INSTRUCTIONS FOR THE TASK :: Extract, unchanged, every line from the top of the material below through the line with "const cornerSpread = 0.7;", and no more.

SOURCE EXCERPT ::

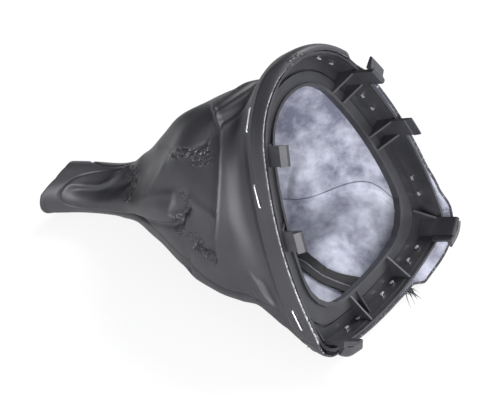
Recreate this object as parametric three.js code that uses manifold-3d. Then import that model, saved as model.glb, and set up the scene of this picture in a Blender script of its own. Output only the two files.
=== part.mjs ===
// Gear lever gaiter: a sewn leatherette boot stapled round a moulded clip frame.
// Millimetres, +Z up. It lies on its side: the frame stands on its wide edge and leans back
// against the boot, and the sleeve end of the boot rests on the table towards -X.
import * as THREE from 'three';
import { mergeVertices } from 'three/addons/utils/BufferGeometryUtils.js';
import Module from 'manifold-3d';

const wasm = await Module();
wasm.setup();

// Rim outline of the moulding: a shield of tangent arcs with a round nose and a wide side
const frameLength = 151;
const frameWidth = 129;
const noseRadius = 49;
const sideRadius = 208;
const wideRadius = 235;
const cornerRadius = 12.5;
const cornerSpread = 0.7;

// Section of the moulding: a dished channel with a raised lip round the opening
const channelDepth = 12;
const floorThickness = 2;
const wallDraft = 0.04;
const wallThickness = 2;
const rimThickness = 1.3;
const stepDepth = 3;
const shoulderRadius = 4;
const floorWidth = 6.5;
const grooveWidth = 1.2;
const grooveDepth = 0.8;
const ledgeWidth = 6.2;
const ledgeHeight = 1.2;
const lipWidth = 1.6;
const lipHeight = 2.4;

// Clips that snap behind the console panel, and the ribs that stiffen the channel
const clipWidth = 11;
const clipThickness = 2;
const clipInset = 2.2;
const cornerClipInset = 3.9;
const clipHeight = 12.5;
const shortClipHeight = 8;
const hookReach = 3.2;
const hookHeight = 4.5;
const ribThickness = 1.2;

// Places along the rim, measured from the middle of the nose
const nearUpperClip = 57;
const farUpperClip = 61;
const lowerClip = 103;
const cornerClipPastCorner = 11.26;
const nearStaples = [36, 77, 149];
const farStaples = [39, 82, 145];

// Places across the wide side: the outer staples from its ends, the ribs from the staples' legs
const farStapleFromEnd = 26.5;
const middleStaple = 8;
const nearStapleFromEnd = 36.5;
const farRibShare = 0.33;
const nearRibGap = 0.6;
const lowRibGap = 7;

// Ribs: how far their foot is let into the floor, wall and lip
const ribTopBelowRim = 0.8;
const ribSink = 0.8;
const ribOverlap = 0.4;
const lowRibTop = -6.5;

// Staples: flat wire, legs through leather and wall, tips clinched inside
const crownWidth = 12.8;
const wireWidth = 1.2;
const wireThickness = 0.6;
const staplesBelowRim = 9;
const tipLength = 2.4;
const wireClearance = 0.3;
const tipRoom = 0.8;

// Leatherette and the small gaps that keep the pieces apart
const leatherThickness = 1.2;
const seatGap = 0.3;
const seamGap = 0.3;
const leatherWrapDepth = 9.5;

// Pose: the rim leans back from upright
const leanAngle = THREE.MathUtils.degToRad(26.9);

// Sleeve that closes round the lever, lying on the table
const sleeveHalfWidth = 18.4;
const sleeveHalfHeight = 15;
const sleeveMiddleHeight = 16.2;

// Boot sections beyond the frame: x from the middle of the frame, y, then how far the middle's
// height, the width and the height have gone from the frame's (0) to the sleeve's (1), the tilt in
// degrees, and how round the shield outline has become
const bootSections = [
  { x: -33, y: -2.4, drop: 0.13, slim: 0.092, flat: 0.353, tilt: 22, round: 0.15 },
  { x: -55, y: -12.3, drop: 0.255, slim: 0.351, flat: 0.359, tilt: 15, round: 0.4 },
  { x: -77, y: -17.4, drop: 0.405, slim: 0.579, flat: 0.45, tilt: 10, round: 0.7 },
  { x: -100, y: -16.5, drop: 0.601, slim: 0.774, flat: 0.684, tilt: 6, round: 0.9 },
  { x: -120, y: -14.0, drop: 0.825, slim: 0.94, flat: 0.887, tilt: 3, round: 1 },
  { x: -140, y: -17.5, drop: 0.982, slim: 1.021, flat: 0.986, tilt: 0, round: 1 },
  { x: -170, y: -34.0, drop: 1, slim: 1, flat: 1, tilt: 0, round: 1 },
];
const rowsPerSection = 2;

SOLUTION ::
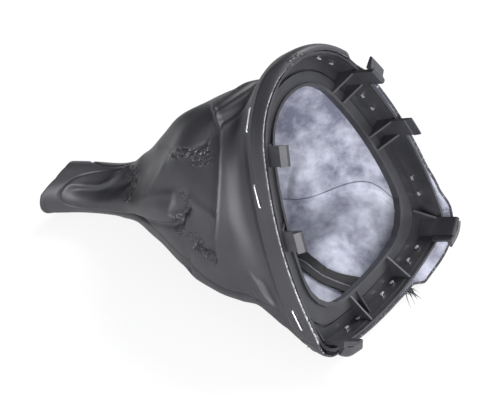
Recreate this object as parametric three.js code that uses manifold-3d. Then import that model, saved as model.glb, and set up the scene of this picture in a Blender script of its own. Output only the two files.
=== part.mjs ===
// Gear lever gaiter: a sewn leatherette boot stapled round a moulded clip frame.
// Millimetres, +Z up. It lies on its side: the frame stands on its wide edge and leans back
// against the boot, and the sleeve end of the boot rests on the table towards -X.
import * as THREE from 'three';
import { mergeVertices } from 'three/addons/utils/BufferGeometryUtils.js';
import Module from 'manifold-3d';

const wasm = await Module();
wasm.setup();

// Rim outline of the moulding: a shield of tangent arcs with a round nose and a wide side
const frameLength = 151;
const frameWidth = 129;
const noseRadius = 49;
const sideRadius = 208;
const wideRadius = 235;
const cornerRadius = 12.5;
const cornerSpread = 0.7;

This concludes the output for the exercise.